Besnard rapporte que «sur les vases du Port-des-Barques on a relevé une machine infernale qui n'avait produit aucun effet; la première personne qui serait montée à bord devait, en posant le pied sur le pont, faire partir une mécanisme qui aurait communiqué le feu à plusieurs matières détonantes; de là une explosion terrible. La cale était remplie de vieilles ferrailles, de vieux canons chargés jusqu'à la gueule; enfin c'était un composé de tout ce que l'on peut imaginer de plus destructif. Ils furent bien inspirés, ceux qui, les premiers, découvrirent cet arsenal de destruction, de s'abstenir de monter à bord; ce fut par la poulaine que l'on s'introduisit sur le pont pour enlever la planche à bascule qui devait donner le mouvement au mécanisme».

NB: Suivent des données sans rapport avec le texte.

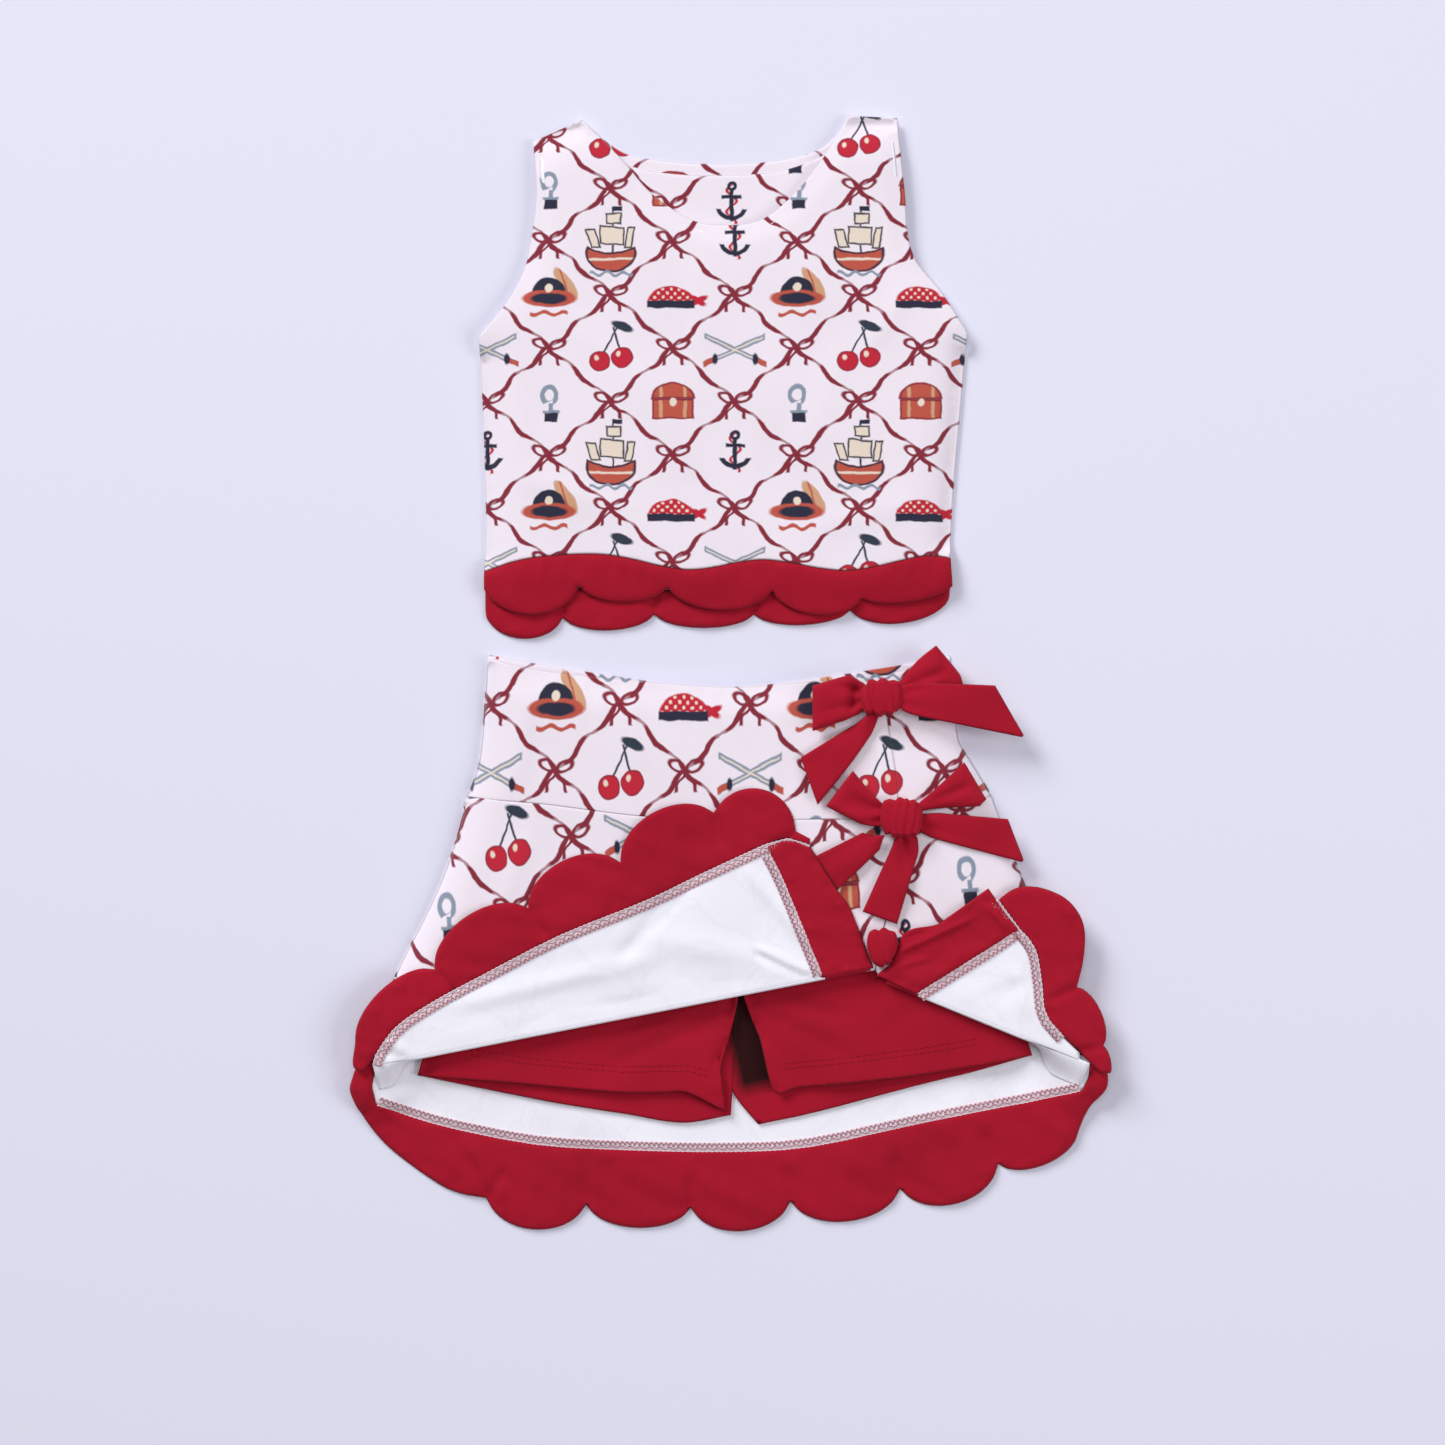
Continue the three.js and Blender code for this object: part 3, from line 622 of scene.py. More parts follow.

2.  [Note de l'éditeur.  Dans une copie annotée d'un report de vice-amiral Allemand à Napoléon (voir «Les documents justifactifs [1]»), le capitaine de vaisseau Lucas écrit ce nom-ci comme «Duperré» : donc, on présume que cet aspirant de première classe est Jean-Philippe Duperray (né à Bruyère en 1789) plutôt que Jean Duperre (né à Versailles en 1795).]

3.  Le Jean-Bart, de la division de Brest, naufragé sur la pointe des Palles.

4.  Organisées l'année précédente (1808), à l'occasion de la visite de Napoléon.